# buccochromis nototaenia questions



## ravencrow06 (Dec 11, 2012)

I've got 6 of these in a 6ft tank most around 2" from an online vendor. i hoped they'd be able to sex them at 1:5, but they all seem to have blue on their gills and i'm wondering if this would indicate they're all males or do females display some of those colors as well.
Can i reliably vent these fish at this size as i don't like terrorizing them all with nets too often. I'm almost certain i have at least two males just by their behaviours. 
Thanks for any help and additional info on this species


----------



## Fogelhund (Dec 3, 2002)

You won't be able to tell anything by vent at 2", or by any colour clues. You should start to see some signs between 5-8". Don't forget, this is a BIG fish.


----------



## ravencrow06 (Dec 11, 2012)

thanks fogelhund for the reply... is this a fish i will be able to keep long term in a 6ft 135 aquarium? or did i overstep my bounds


----------



## ravencrow06 (Dec 11, 2012)

And an off topic question:9
When you buy full grown fish, shipped online... is there a greater posssibility for disease to creep up on them? i've purchased a few larger (6-8") fish and each one continually arrives with bloat... is this typical for adult fish and thus should i shy away from them... or just bad luck? i've nursed one back to health(i've got the meds for bloat and a quarantine tank) but the others arrived so weak that it almost seemed like a lost cause.
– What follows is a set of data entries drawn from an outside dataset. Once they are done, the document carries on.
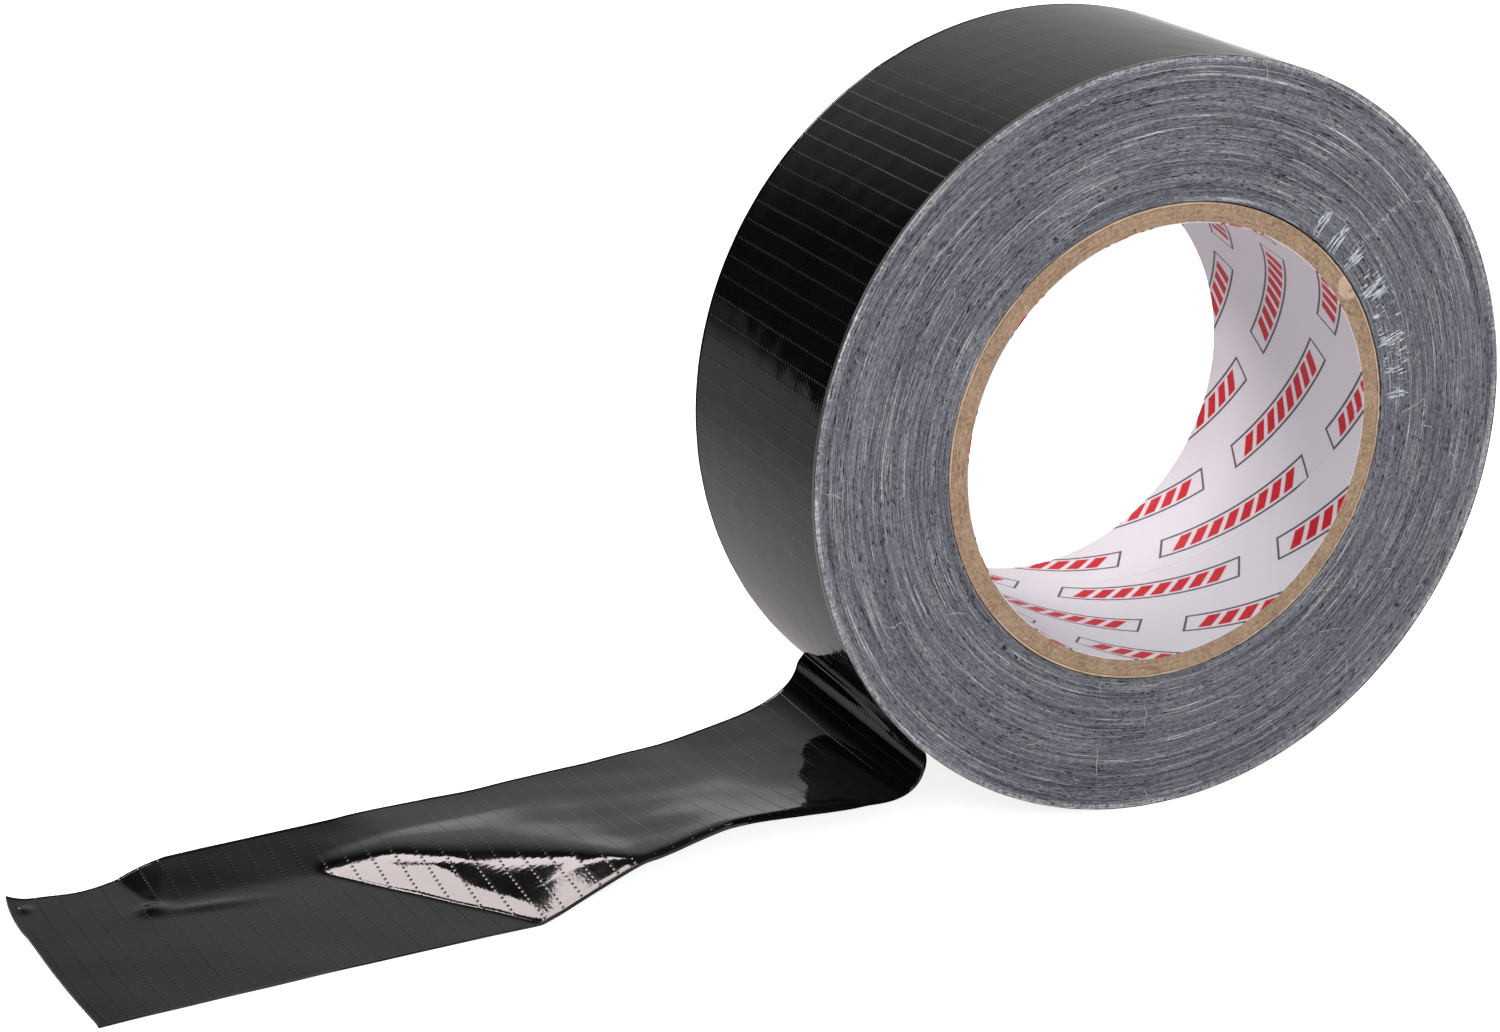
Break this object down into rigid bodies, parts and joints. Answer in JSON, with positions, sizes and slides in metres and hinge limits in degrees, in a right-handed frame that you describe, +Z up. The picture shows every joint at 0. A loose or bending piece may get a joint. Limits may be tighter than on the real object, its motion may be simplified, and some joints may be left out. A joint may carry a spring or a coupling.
{
  "type": "duct tape roll",
  "caption": "Roll of black cloth-backed duct tape on a paperboard core, standing on its rim with the free end of the tape peeled off and lying flat.",
  "frame": {"origin": "on the surface that the roll stands on, straight under the roll's axis, at the middle of its width", "axes": "+Z up, +Y along the roll's axis, and the free end runs towards -X"},
  "size_m": [0.256, 0.0542, 0.1315],
  "materials": {
    "printed_paper": "satin, white with a small red and black pattern",
    "core_board": "fibrous raw kraft board",
    "lap_edges": "cut edges of wound laps, fine rings with whitish threads",
    "backing_film": "glossy, with fine cross ribs from the cloth below",
    "scrim_cloth": "open cotton weave",
    "adhesive": "tacky, slightly glossy grey, with the cloth showing through"
  },
  "bodies": {
    "roll": {"core_liner": "printed_paper", "core_ply_1": "core_board", "core_ply_2": "core_board", "core_ply_3": "core_board", "core_ply_4": "core_board", "wound_laps": "lap_edges", "outer_lap_film": "backing_film", "outer_lap_scrim": "scrim_cloth", "outer_lap_adhesive": "adhesive"},
    "free_end": {"free_end_film": "backing_film", "free_end_scrim": "scrim_cloth", "free_end_adhesive": "adhesive"}
  },
  "joints": [
    {"name": "free_end_lift", "type": "hinge", "parent": "roll", "child": "free_end", "pos_m": [-0.04505, 0, 0.01761], "axis": [0, 1, 0], "range_deg": [0, 60]}
  ]
}
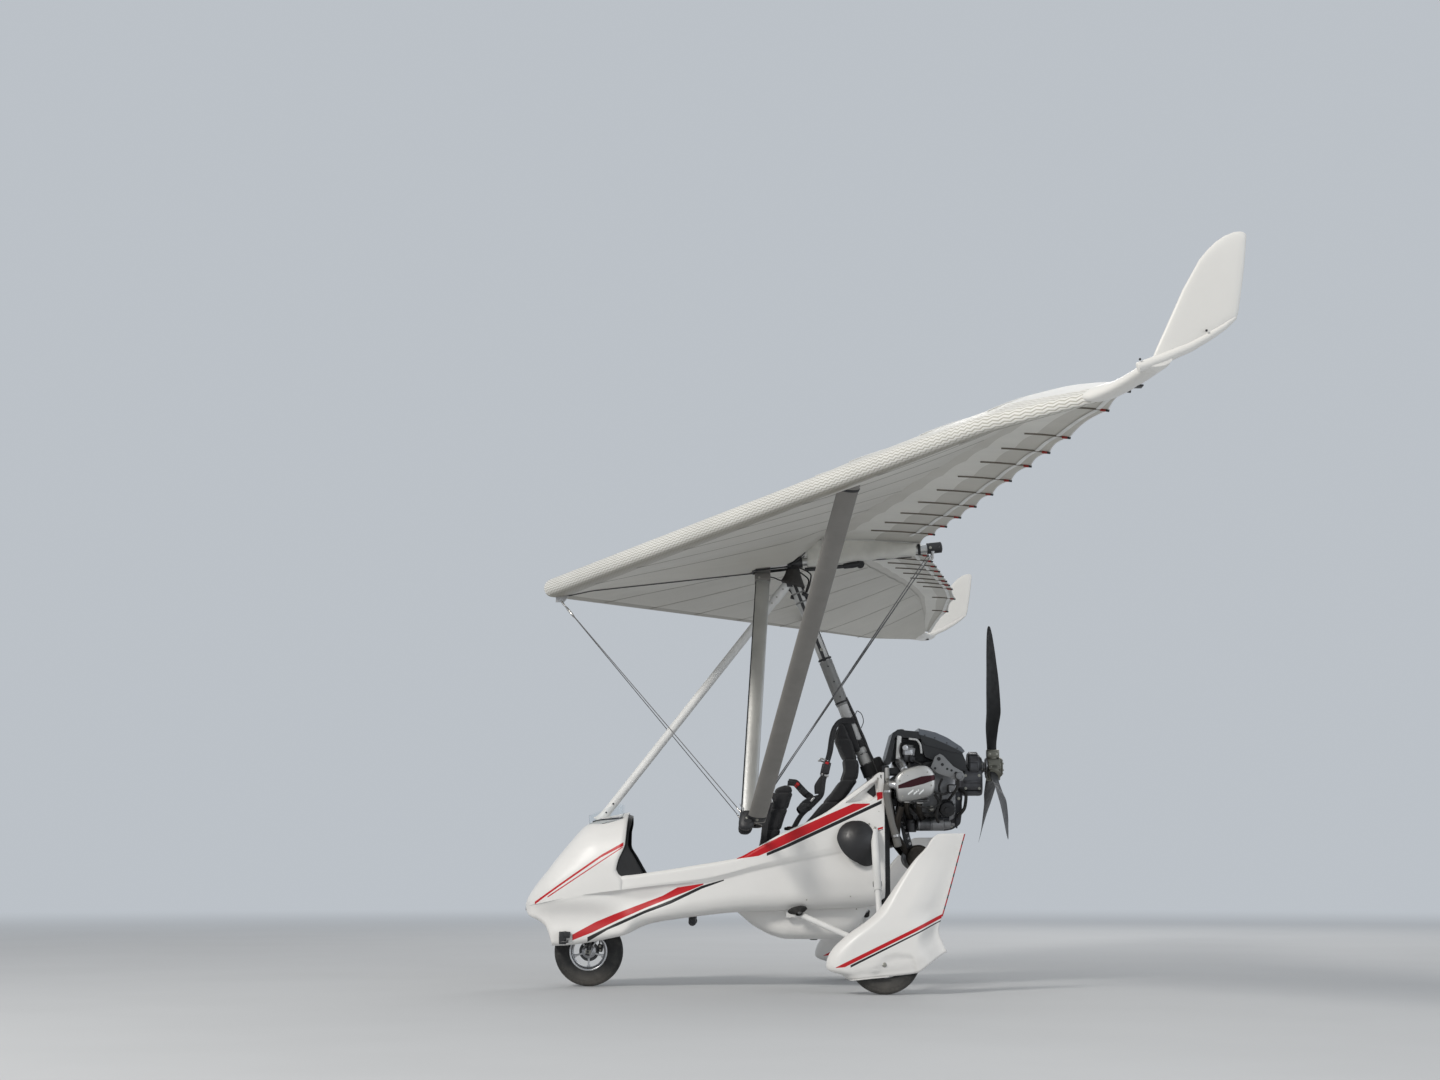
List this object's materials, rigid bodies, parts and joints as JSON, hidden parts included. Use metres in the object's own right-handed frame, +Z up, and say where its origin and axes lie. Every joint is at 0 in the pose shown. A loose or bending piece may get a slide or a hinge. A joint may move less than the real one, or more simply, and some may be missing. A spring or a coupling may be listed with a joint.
{
  "type": "two-seat weight-shift ultralight aircraft",
  "caption": "Two-seat flex-wing trike on three wheels with a pod, a pusher engine and propeller, and a strutted wing with winglets that pitches and rolls on its hang point.",
  "frame": {"origin": "on the ground below the hang point, at the middle of the aircraft's length and span", "axes": "+X aft, +Y to starboard, +Z up"},
  "size_m": [3.167, 10.01, 3.0679],
  "materials": {
    "white_gelcoat": "gloss",
    "tyre": "matte",
    "rim_alloy": "satin",
    "black_frame": "semi-gloss",
    "white_tube": "gloss",
    "silver_tube": "satin",
    "fitting": "satin",
    "black_fitting": "matte",
    "grey_sleeve": "matte",
    "blade": "satin",
    "sail": "matte",
    "seat": "matte",
    "engine_alloy": "satin",
    "head_alloy": "satin",
    "black_plastic": "satin",
    "grey_plastic": "satin",
    "dark_steel": "satin",
    "cable": "satin",
    "clear_screen": "clear"
  },
  "bodies": {
    "root": {"pod_tub": "white_gelcoat", "nose_cowl": "white_gelcoat", "cockpit_sides": "white_gelcoat", "rear_bulkhead": "white_gelcoat", "belly_fairing": "white_gelcoat", "instrument_panel": "black_plastic", "windscreen": "clear_screen", "keel_beam": "black_frame", "seat_pan": "black_plastic", "front_seat_cushion": "seat", "front_seat_back": "seat", "rear_seat_cushion": "seat", "rear_seat_back": "seat", "engine_frame": "black_frame", "mast": "black_frame", "mast_sleeve": "grey_sleeve", "front_strut": "white_tube", "mast_head": "fitting", "suspension_arms": "white_tube", "left_spat": "white_gelcoat", "right_spat": "white_gelcoat", "spring_struts": "white_tube", "strut_covers": "black_plastic", "crankcase": "engine_alloy", "cylinders": "engine_alloy", "head_covers": "head_alloy", "airbox": "black_plastic", "airbox_lid": "grey_plastic", "gearbox": "dark_steel", "exhaust": "dark_steel"},
    "fork": {"front_fork": "black_frame", "foot_bar": "fitting"},
    "front_wheel": {"front_tyre": "tyre", "front_rim": "rim_alloy"},
    "left_rear_wheel": {"left_rear_tyre": "tyre", "left_rear_rim": "rim_alloy"},
    "right_rear_wheel": {"right_rear_tyre": "tyre", "right_rear_rim": "rim_alloy"},
    "propeller": {"propeller_hub": "fitting", "propeller_blades": "blade"},
    "hang_block": {"hang_block": "fitting"},
    "wing": {"keel_tube": "silver_tube", "keel_end": "black_fitting", "nose_plate": "fitting", "left_sail": "sail", "right_sail": "sail", "winglets": "white_gelcoat", "apex_bracket": "fitting", "corner_fittings": "black_fitting", "base_bar": "silver_tube", "uprights": "silver_tube", "lift_struts": "silver_tube", "stays": "cable"}
  },
  "joints": [
    {"name": "steering", "type": "hinge", "parent": "root", "child": "fork", "pos_m": [-1.21, 0, 0.2], "axis": [0.2079, 0, 0.9781], "range_deg": [-20, 20]},
    {"name": "front_wheel_spin", "type": "hinge", "parent": "fork", "child": "front_wheel", "pos_m": [-1.21, 0, 0.2], "axis": [0, 1, 0], "continuous": true},
    {"name": "left_rear_wheel_spin", "type": "hinge", "parent": "root", "child": "left_rear_wheel", "pos_m": [0.455, -0.85, 0.2], "axis": [0, 1, 0], "continuous": true},
    {"name": "right_rear_wheel_spin", "type": "hinge", "parent": "root", "child": "right_rear_wheel", "pos_m": [0.455, 0.85, 0.2], "axis": [0, 1, 0], "continuous": true},
    {"name": "propeller_spin", "type": "hinge", "parent": "root", "child": "propeller", "pos_m": [1.165, 0, 1.268], "axis": [1, 0, 0], "continuous": true},
    {"name": "wing_pitch", "type": "hinge", "parent": "root", "child": "hang_block", "pos_m": [0, 0, 2.36], "axis": [0, 1, 0], "range_deg": [-1, 25]},
    {"name": "wing_roll", "type": "hinge", "parent": "hang_block", "child": "wing", "pos_m": [0, 0, 2.482], "axis": [0.9942, 0, 0.1074], "range_deg": [-12, 12]}
  ]
}
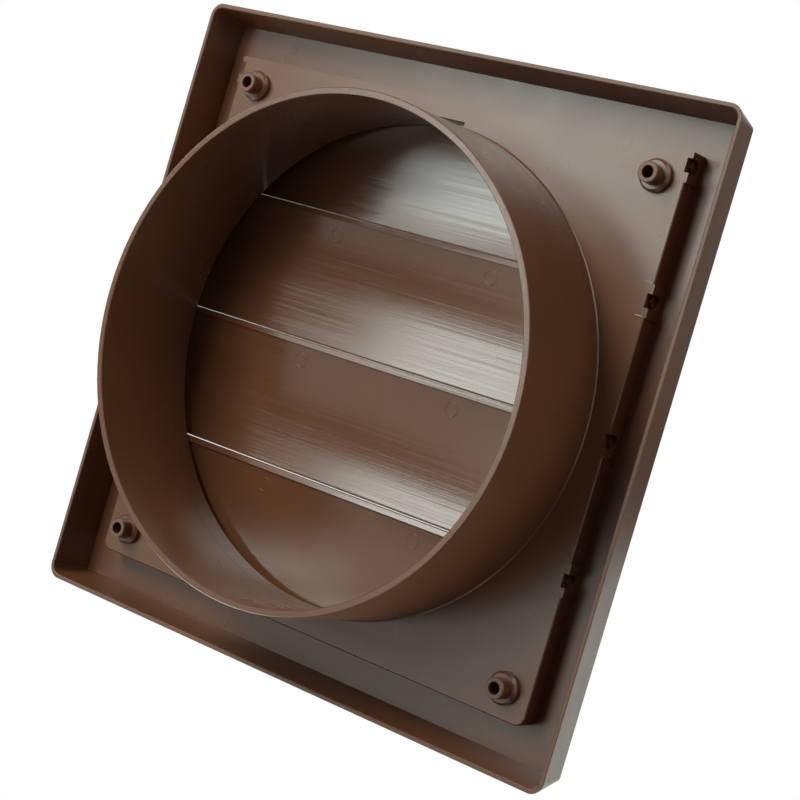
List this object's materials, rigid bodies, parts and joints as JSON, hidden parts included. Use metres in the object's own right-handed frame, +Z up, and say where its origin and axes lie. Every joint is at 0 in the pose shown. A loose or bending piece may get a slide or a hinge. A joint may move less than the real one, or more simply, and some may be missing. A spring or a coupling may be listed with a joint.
{
  "type": "louvred wall vent",
  "caption": "Square plastic wall vent with a round duct spigot at the back and gravity flaps in front that open outwards with the air and fall shut.",
  "frame": {"origin": "on the spigot's axis, in the wall plane: the middle of the four screw holes, where the rim and the screw bosses stand on the wall", "axes": "+Y along the spigot into the wall, +Z up as installed, +X along the flap pivots, to the right seen from outdoors"},
  "size_m": [0.19, 0.0461, 0.19],
  "materials": {
    "body_plastic": "satin moulded plastic, dark brown",
    "flap_plastic": "satin moulded plastic, dark brown, with fine lengthwise streaks"
  },
  "bodies": {
    "body": {"body": "body_plastic"},
    "flap_1": {"flap_1": "flap_plastic"},
    "flap_2": {"flap_2": "flap_plastic"},
    "flap_3": {"flap_3": "flap_plastic"},
    "flap_4": {"flap_4": "flap_plastic"}
  },
  "joints": [
    {"name": "flap_1_swing", "type": "hinge", "parent": "body", "child": "flap_1", "pos_m": [0, -0.0088, 0.0772], "axis": [-1, 0, 0], "range_deg": [0, 75]},
    {"name": "flap_2_swing", "type": "hinge", "parent": "body", "child": "flap_2", "pos_m": [0, -0.0088, 0.0393], "axis": [-1, 0, 0], "range_deg": [0, 75]},
    {"name": "flap_3_swing", "type": "hinge", "parent": "body", "child": "flap_3", "pos_m": [0, -0.0088, 0], "axis": [-1, 0, 0], "range_deg": [0, 75]},
    {"name": "flap_4_swing", "type": "hinge", "parent": "body", "child": "flap_4", "pos_m": [0, -0.0088, -0.0393], "axis": [-1, 0, 0], "range_deg": [0, 75]}
  ]
}
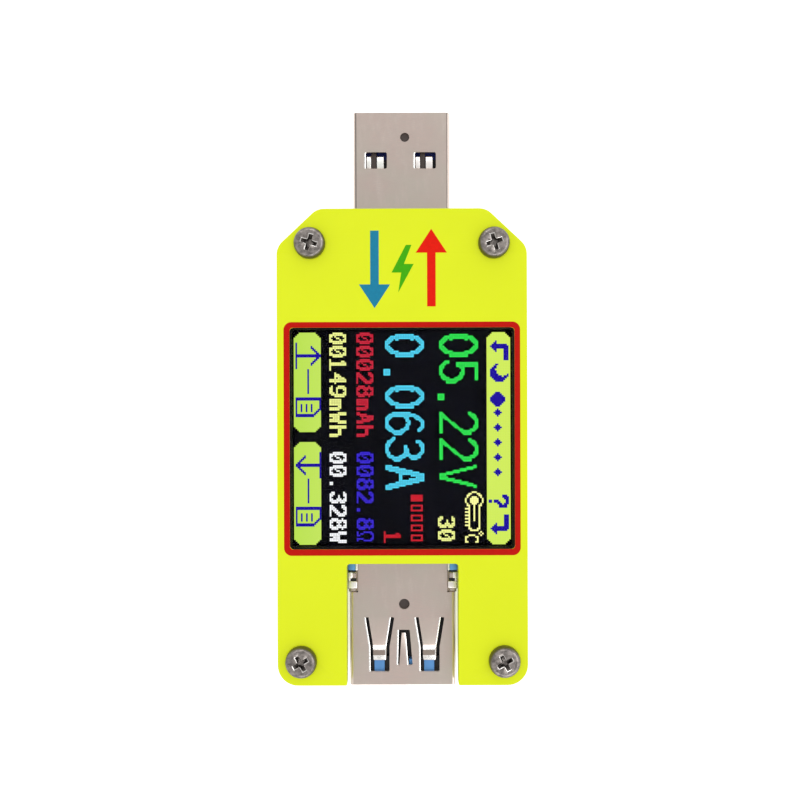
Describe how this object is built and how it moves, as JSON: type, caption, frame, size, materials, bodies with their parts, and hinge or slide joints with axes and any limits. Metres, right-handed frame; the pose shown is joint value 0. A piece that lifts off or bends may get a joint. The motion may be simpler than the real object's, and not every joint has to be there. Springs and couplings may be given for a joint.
{
  "type": "usb power meter",
  "caption": "Inline USB-A power meter: plug, socket, colour display and side buttons on a board held between yellow plates by screws and standoffs.",
  "frame": {"origin": "middle of the bounding box's bottom face, on the plane of the four rear screw heads that the meter rests on", "axes": "+Y from the socket to the plug, +Z out of the display, +X to the right when the display is seen with the plug at the top"},
  "size_m": [0.0306, 0.0712, 0.0124],
  "materials": {
    "yellow_acrylic": "gloss",
    "clear_window": "polished",
    "green_board": "satin",
    "white_plastic": "satin",
    "display_panel": "gloss",
    "foam_tape": "matte",
    "amber_film": "satin",
    "shell_steel": "satin",
    "blue_plastic": "satin",
    "gold_plate": "polished",
    "nickel_screw": "satin",
    "brass": "satin",
    "black_plastic": "matte",
    "crystal_can": "satin",
    "tantalum": "satin"
  },
  "bodies": {
    "meter": {"front_plate": "yellow_acrylic", "rear_plate": "yellow_acrylic", "display_window": "clear_window", "main_board": "green_board", "lcd_frame": "white_plastic", "lcd_backlight": "white_plastic", "lcd_glass": "display_panel", "lcd_pad": "foam_tape", "lcd_flex": "amber_film", "plug_shell": "shell_steel", "plug_insulator": "blue_plastic", "plug_contact_1": "gold_plate", "plug_contact_2": "gold_plate", "plug_contact_3": "gold_plate", "plug_contact_4": "gold_plate", "socket_shell": "shell_steel", "socket_insulator": "blue_plastic", "socket_contact_1": "gold_plate", "socket_contact_2": "gold_plate", "socket_contact_3": "gold_plate", "socket_contact_4": "gold_plate", "front_screw_plug_left": "nickel_screw", "front_screw_plug_right": "nickel_screw", "front_screw_socket_left": "nickel_screw", "front_screw_socket_right": "nickel_screw", "rear_screw_plug_left": "nickel_screw", "rear_screw_plug_right": "nickel_screw", "rear_screw_socket_left": "nickel_screw", "rear_screw_socket_right": "nickel_screw", "upper_standoff_plug_left": "brass", "upper_standoff_plug_right": "brass", "upper_standoff_socket_left": "brass", "upper_standoff_socket_right": "brass", "lower_standoff_plug_left": "brass", "lower_standoff_plug_right": "brass", "lower_standoff_socket_left": "brass", "lower_standoff_socket_right": "brass", "button_base_left_upper": "black_plastic", "button_base_left_lower": "black_plastic", "button_base_right_upper": "black_plastic", "button_base_right_lower": "black_plastic", "button_cover_left_upper": "shell_steel", "button_cover_left_lower": "shell_steel", "button_cover_right_upper": "shell_steel", "button_cover_right_lower": "shell_steel", "controller_chip": "black_plastic", "current_shunt": "black_plastic", "sense_amplifier": "black_plastic", "memory_chip": "black_plastic", "clock_crystal": "crystal_can", "supply_regulator": "black_plastic", "input_capacitor": "tantalum", "output_capacitor": "tantalum"},
    "button_left_upper": {"button_plunger_left_upper": "black_plastic"},
    "button_left_lower": {"button_plunger_left_lower": "black_plastic"},
    "button_right_upper": {"button_plunger_right_upper": "black_plastic"},
    "button_right_lower": {"button_plunger_right_lower": "black_plastic"}
  },
  "joints": [
    {"name": "left_upper_press", "type": "slide", "parent": "meter", "child": "button_left_upper", "axis": [1, 0, 0], "range_m": [0, 0.00025], "stiffness_N_per_m": 4000},
    {"name": "left_lower_press", "type": "slide", "parent": "meter", "child": "button_left_lower", "axis": [1, 0, 0], "range_m": [0, 0.00025], "stiffness_N_per_m": 4000},
    {"name": "right_upper_press", "type": "slide", "parent": "meter", "child": "button_right_upper", "axis": [-1, 0, 0], "range_m": [0, 0.00025], "stiffness_N_per_m": 4000},
    {"name": "right_lower_press", "type": "slide", "parent": "meter", "child": "button_right_lower", "axis": [-1, 0, 0], "range_m": [0, 0.00025], "stiffness_N_per_m": 4000}
  ]
}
Thanks again everyone


----------



## Fogelhund (Dec 3, 2002)

I've never had an issue with bringing in larger fish, so I wouldn't say it is typical.

As far as the tank size... it certainly will be tight, depends on how aggressive the males are.


----------



## papasmurf (May 21, 2003)

These will not show any noticeable color till about 5". I have what I think is a male (probably got it from the same online site you did :wink: ) that is about a year and a half old that is about 5" and is just starting to show hints of color and developing egg spots. They are not terribly aggressive fish but will of course, readily eat smaller fish as they get larger and they do get large as I have seen some in a LFS that were easily 12-14". It may take them quite a while to get this size but a 125 would probably be on the small side if/when they approach this size.


----------